LOG RUNNING AND "HOGGING" (PP. 129, 130)

In pioneer days there were extensive tracts of pine timber along Rouge river, Flat river, Maple river, Fish creek and the other affluents of Grand river, with their tributaries, above Grand Rapids.

Soon after the first sawmills began operating in Grand Rapids the river and its tributaries were utilized to float logs to this city and to other places where there were markets for them. It is claimed that the first lumber rafts down the river were sent out in 1838 by James M. Nelson. About the same time George W. Dickinson brought down a raft of at least 30,000 feet from Flat river, said to be the first one from that stream to reach Grand Rapids. For twenty years after the lumber trade began in this vicinity the only profitable avenue for shipments to other markets was by floatage to Grand Haven, where further shipment was made by lake vessels. The business grew so rapidly that in 1855 lumber shipments from the mouth of Grand river amounted to 45,000,000 feet, estimated worth $450,000.

In 1854 log running had become a big industry. The operators in Grand Rapids that year included C. C. Comstock, who was associated with Deacon Chapin; the firm of Powers & Ball, composed of William T. Powers and Morris Ball; M. S. Waters & Co. and Benjamin Luce. In the winter of 1853-54 these operators had either cut or purchased immense numbers of logs from trees felled north and east of the city. The logs were put into the Rouge and Flat rivers and Fish creek and the following spring and summer floated to Grand Rapids.

As there were then sawmills on Rouge river, the owners, the workers and residents upstream aroused a strong sentiment against the running of logs past those mills. The bitter feeling engendered was the cause of much lawlessness on the part of the Rouge river mill men. This bitter feeling manifested itself chiefly in "hogging" logs in transit and cutting them up into lumber. "Hogging" was the polite term for what in plain language would be called "stealing." As soon as one group of operators and workers started to use this means of getting logs, the other resorted to it, and there were battles galore along the Grand, Rouge and other rivers and creeks.

The conditions became worse when sawmills wee built below Grand Rapids, at Nortonville, Mill Point (Spring Lake), Ferrysburg and Grand Haven. The operators at Grand Rapids then, in turn, made demonstrations against the floating of logs past this center of activities.

An incident is related to illustrate to what lengths the practice of "hogging" was carried. One of the Grand Rapids sawmill owners happened to see a fine log floating up his mill carriage. The log was marked with an "O," but that was not the mark of the particular mill owner about whom the story is related.

"Hold on there," he cried to his head sawyer. "That ain't our log."

"Oh, yes, it is," replied the sawyer, "Don't you see the mark? 'O' stands for "Ours."

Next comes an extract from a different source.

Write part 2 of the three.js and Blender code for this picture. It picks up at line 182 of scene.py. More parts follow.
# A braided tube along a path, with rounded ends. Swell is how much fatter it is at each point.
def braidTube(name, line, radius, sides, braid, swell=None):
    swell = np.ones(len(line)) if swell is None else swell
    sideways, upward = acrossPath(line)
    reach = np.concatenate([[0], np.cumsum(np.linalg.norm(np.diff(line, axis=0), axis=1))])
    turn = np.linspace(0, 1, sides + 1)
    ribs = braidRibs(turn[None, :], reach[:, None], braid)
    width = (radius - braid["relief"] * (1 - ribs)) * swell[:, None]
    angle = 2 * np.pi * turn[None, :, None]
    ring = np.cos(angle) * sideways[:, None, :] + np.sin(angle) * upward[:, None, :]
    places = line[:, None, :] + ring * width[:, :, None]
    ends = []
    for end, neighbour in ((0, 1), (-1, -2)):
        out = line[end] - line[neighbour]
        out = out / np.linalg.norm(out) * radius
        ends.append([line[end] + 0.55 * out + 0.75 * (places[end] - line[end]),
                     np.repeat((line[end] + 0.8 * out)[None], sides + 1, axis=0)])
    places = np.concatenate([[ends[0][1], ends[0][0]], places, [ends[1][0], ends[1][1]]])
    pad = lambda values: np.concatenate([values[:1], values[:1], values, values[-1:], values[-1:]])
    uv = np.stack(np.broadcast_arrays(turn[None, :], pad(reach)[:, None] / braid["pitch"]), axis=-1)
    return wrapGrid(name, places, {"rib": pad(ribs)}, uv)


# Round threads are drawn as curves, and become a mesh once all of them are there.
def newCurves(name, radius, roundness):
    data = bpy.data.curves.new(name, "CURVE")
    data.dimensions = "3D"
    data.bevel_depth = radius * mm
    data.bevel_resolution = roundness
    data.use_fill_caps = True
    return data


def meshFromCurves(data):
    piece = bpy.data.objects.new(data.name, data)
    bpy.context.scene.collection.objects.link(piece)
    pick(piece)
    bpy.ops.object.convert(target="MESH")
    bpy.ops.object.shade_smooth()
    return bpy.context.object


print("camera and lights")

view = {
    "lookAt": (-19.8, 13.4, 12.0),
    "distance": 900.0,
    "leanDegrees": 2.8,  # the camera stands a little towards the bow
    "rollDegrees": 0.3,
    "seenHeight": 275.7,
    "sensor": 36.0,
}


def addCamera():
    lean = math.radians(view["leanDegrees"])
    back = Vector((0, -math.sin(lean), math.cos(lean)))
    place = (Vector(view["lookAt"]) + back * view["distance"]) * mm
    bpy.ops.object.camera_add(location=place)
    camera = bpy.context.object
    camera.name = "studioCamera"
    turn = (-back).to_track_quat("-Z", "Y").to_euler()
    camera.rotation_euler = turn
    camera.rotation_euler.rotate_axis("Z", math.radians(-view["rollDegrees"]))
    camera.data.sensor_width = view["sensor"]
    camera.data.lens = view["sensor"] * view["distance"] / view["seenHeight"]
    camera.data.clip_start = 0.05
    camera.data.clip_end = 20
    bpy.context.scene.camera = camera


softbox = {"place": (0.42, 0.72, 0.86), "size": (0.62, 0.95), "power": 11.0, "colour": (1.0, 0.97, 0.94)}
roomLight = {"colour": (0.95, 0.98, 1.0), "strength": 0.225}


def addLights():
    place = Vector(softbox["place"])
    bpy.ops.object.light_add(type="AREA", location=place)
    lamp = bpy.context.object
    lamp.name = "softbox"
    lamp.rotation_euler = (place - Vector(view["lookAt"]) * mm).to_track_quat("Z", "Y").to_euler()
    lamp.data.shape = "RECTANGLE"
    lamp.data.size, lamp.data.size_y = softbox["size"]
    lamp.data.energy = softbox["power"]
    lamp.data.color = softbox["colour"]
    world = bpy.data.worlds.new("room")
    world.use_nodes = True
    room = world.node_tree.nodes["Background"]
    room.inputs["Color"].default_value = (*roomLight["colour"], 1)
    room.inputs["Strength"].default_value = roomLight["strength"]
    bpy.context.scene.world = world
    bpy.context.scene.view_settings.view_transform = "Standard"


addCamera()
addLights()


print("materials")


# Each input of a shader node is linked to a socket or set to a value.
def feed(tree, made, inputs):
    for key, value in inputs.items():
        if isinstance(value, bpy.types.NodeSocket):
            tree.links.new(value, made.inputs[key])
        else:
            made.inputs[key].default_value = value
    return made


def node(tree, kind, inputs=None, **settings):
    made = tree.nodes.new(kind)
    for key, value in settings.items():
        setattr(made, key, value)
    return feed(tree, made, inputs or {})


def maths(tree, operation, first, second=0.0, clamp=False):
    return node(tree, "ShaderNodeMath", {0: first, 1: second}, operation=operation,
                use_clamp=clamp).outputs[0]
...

In the up-river localities the practice of "hogging" was indulged in mostly by "shinglewavers," men who established camps in the woods and along the streams, where they manufactured shaved shingles. They also "hogged" large quantities of government pine. It was their custom to cut a fine tree and use only the butt log, leaving the rest to rot.

LOG JAM OF 1883 (pp. 130, 131)

Perhaps the most sensational incident of lumbering on the Grand occurred in 1883, and many of the present residents remember it well. July 26 of that year, 150 million feet of logs broke away from the booms above the Detroit, Grand Haven & Milwaukee railroad bridge and came crashing down the river, never stopping until the head of the jam reached a point some miles below Spoonville. The logs were piled from ten to twenty feet high in the Grand until the weight of water forced them away. C. C. Comstock lost lumber valued at $50,000, and the total loss was estimated at more than $300,000. The Ottawa County Boom company took charge of recovering the logs and many of them were hauled out of the water at Spring Lake and returned to Grand Rapids by rail.

Although no statements were kept of the number of logs rafted by this company while it operated, a fair idea is afforded by the records of later years. In 1868 nearly 43,000,000 feet of lumber were rafted and delivered, and in 1883, the year of the jam, the high mark was reached when the company rafted and delivered some 1,028,908 log, amounting to nearly 200,000,000 feet.

In 1870 the Grand Rapids Boom company was organized, and for twenty years thereafter handled a large proportion of the logs floated in the river, both above and below the rapids. Ichabod L. Quimby, C. C. Comstock, L.H. Withey, F. Letellier, Daniel H. Little and W. J. Long were interested in its operation.

Besides the logs delivered by this company to the Grand Rapids sawmills it rafted for operators below the city hot less than two billion feet during the seventeen years 1871-1888. In those same seventeen years the company delivered 650,000,000 feet of logs to the Grand Rapids mills. It continued in business until 1893.

An estimate of the total yield of logs from the forests adjacent to and above Grand Rapids, which found market over the waters of Grand river, would be more than three and a half billion feet.

By the year 1893 almost all the available pine timber in this immediate section of the state had been cut down and sawed up, the industry gradually declining hereabouts, and logging and sawmill activities were removed to upper Michigan.

Today there is very little pine timber left in Michigan. Unfortunately, there was no federal or state supervision of forests in the early days and the woodsman's ax was used ruthlessly. The supply of pine timber was considered inexhaustible, but it lasted only a comparatively few years. In more recent times the people have begun to recognize the wisdom of a policy of conserving our forests and of reforesting. But it is not so easy to grow trees as it is to cut them down. Today it is estimated that there are in the state about eleven million acres of land which once grew magnificent pine trees but which are now almost worthless. As yet no comprehensive plan of reforesting these waste lands has been prepared, but the persistent efforts of a small group of far-seeing citizens have resulted in the beginning of a movement that in time may bring about the growing of new and valuable forests.